EUR Immune to Weaker German Data and OECD Forecasts
The euro traded higher against the U.S. dollar today but the rally stalled below 1.30. Considering the steep slide in European equities and the larger than expected increase in German unemployment, the euro should be trading much lower. However dollar weakness has driven all of the major currencies higher and continued profit taking should lend additional support to the euro. Yet in the grand scheme of things, the rise in German unemployment and the OECD's grim forecast leaves the ECB in a position to ease and while the bar may be high, they may not be shy about publicizing their options. The OECD called on the European Central Bank to cut their deposit rate and consider Quantitative Easing. They believe that the central bank's OMT program has achieved a lot but more needs to be done. The agency cut their global growth forecasts to 1.2% this year from a prior forecast of 1.4%. Their concern centers on the high level of unemployment in Europe and the negative impact of continued fiscal reform. As such, they expect the Eurozone economy to contract by 0.6% this year and expand by 1.1% in 2014. In contrast, U.S. GDP growth is expected to increase 1.9% in 2013 and 2.8% next year. Eurozone confidence numbers are scheduled for release tomorrow and based on the uptick in the IFO and PMIs, there is scope for an upside surprise. Meanwhile the Swiss Franc is the biggest mover today, falling more than 1.5% against the U.S. dollar and over 0.8% against the EUR. According to UBS, consumption increased in the month of April. First quarter GDP numbers are scheduled for release tomorrow and we are skeptical about whether the gains in the Swissie can be sustained considering that retail sales and trade activity weakened in the first 3 months of the year.
JPY Soars on USD/JPY Unwind, MoF Data on Tap
The unwind of USD/JPY long positions drove the Japanese Yen higher against all of the major currencies. The lack of big moves overnight in the Nikkei and JGB tell us that U.S. and not Japanese fundamentals are behind the sell-off in USD/JPY. That may change tonight however as Japanese investors respond to the decline in U.S. stocks and domestic data. The Nikkei was unchanged last night but futures are pointing to a significantly lower open that could drag USD/JPY to 2 week lows. The focus tonight will be on the Ministry of Finance's weekly flow of funds report. Last week's report showed Japanese investors selling more than 800 billion yen worth of foreign bonds which offset all of the buying seen over the past few weeks. If this week's report shows additional selling, USD/JPY will be in trouble because purchases of foreign bonds are essentiala for a continued rally in USD/JPY. Eventually, it will become hard for Japanese investors to ignore the 2% yield offered by U.S. 10 year Treasuries but we may have to wait longer for demand to respond. Last night's Japanese economic reports were mixed. While consumer spending increased 0.7% in April, sales at large retailers dropped 2.3%. BoJ Governor Kuroda did not make any market moving comments but an unnamed senior BoJ official was quoted saying that the central bank is prepared to increase the frequency of JGB purchases which could be an option if yields rise excessively.
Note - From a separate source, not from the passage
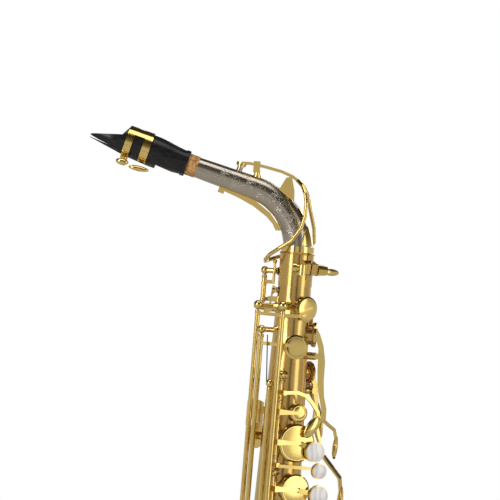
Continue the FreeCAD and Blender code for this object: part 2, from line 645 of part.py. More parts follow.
def tube_frame():
    """Body tube with its drawn tone holes, and the rings, bow and bell."""
    outer = cone(V(0, 0, -BODY_LEN), UP, tube_r(-BODY_LEN), TUBE_TOP_R, BODY_LEN)
    inner = cone(V(0, 0, -BODY_LEN - 1), UP, tube_r(-BODY_LEN - 1) - TUBE_WALL,
                 tube_r(1) - TUBE_WALL, BODY_LEN + 2)
    rims, drills = [], []
    for z, az, r in key_holes:
        wall = 0.9 if r > 3 else 1.0
        top = tube_r(z) + (CHIMNEY if r > 3 else 1.6)
        start = max(tube_r(z) * 0.3, 2.0)
        rims.append(cyl(at(az, start, 0, z), radial(az), r + wall, top - start))
        drills.append(cyl(at(az, start, 0, z), radial(az), r, top - start + 4))
    tube = outer.multiFuse(rims).cut(inner)
    for drill in drills:
        tube = tube.cut(drill)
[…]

CAD - No Surprises from BoC, Slight Optimism on Economy
The Canadian, Australian and New Zealand dollars rebounded against the greenback today but not before the AUD sank to fresh 19 month lows. Even after today's recovery both the CAD and AUD remain in downtrend. NZD is trying to bottom but after the RBNZ's comments, we think further losses are likely. RBNZ Governor Wheeler said the central bank has been trying to dampen spikes in the exchange rate, which they feel is overvalued and they are prepared to scale up currency activities if necessary. This threat to intervene should cap gains in the NZD in the near term. Meanwhile the Bank of Canada left interest rates unchanged today at 1%. This was the final Canadian monetary policy meeting for Mark Carney and as such, the forward-looking statement was virtually untouched. The BoC felt that "with continued slack in the Canadian economy, the muted outlook for inflation, and the constructive evolution of imbalances in the household sector, the considerable monetary stimulus currently in place will likely remain appropriate for a period of time, after which some modest withdrawal will likely be required, consistent with the 2 per cent inflation target." On the economy, they said, "recent economic indicators suggest that growth in the first quarter was stronger that the Bank projected in April" which is consistent with the rebound in the labor market and the improvements in the U.S. economy. The AUD also shrugged off slower leading indicator growth. For Australia, building approvals are scheduled for release this evening followed by Canadian current account figures on Thursday. Neither of these reports are expected to be big market movers for the AUD and CAD which will most likely trade on U.S. dollar appetite.
GBP - Shrugs Off Dovish MPC Comments and Weaker Data
While the British pound held steady against the EUR, it traded higher versus the greenback. Sterling completely ignored the steep decline in the CBI reported sales index and the dovish comments from Bank of England policymaker Bean and extended higher on dollar weakness. According to the Confederation of British Industry, retail sales dropped the most in 16 months as their retail trade index sank from -1 to -11. Economists had actually hoped for an improvement but slowing demand for food and drink caused the index to drop for the sixth straight month. The inherent problem is weak wage growth and high energy costs and until the labor market improves, consumption may have a tough time recovering. The CBI index is not a closely watched measure but it has a relatively good correlation with the government's official retail sales report. The latest deterioration is extremely worrisome as it suggests that spending continued to weaken, which if continued would weigh on second quarter GDP growth. The comments from MPC member Charles Bean suggest that he shares our concerns. He said exports have been disappointing and high debt levels act as a drag on growth. He also felt that monetary policy can be a backstop for stability which suggests that he supports additional easing.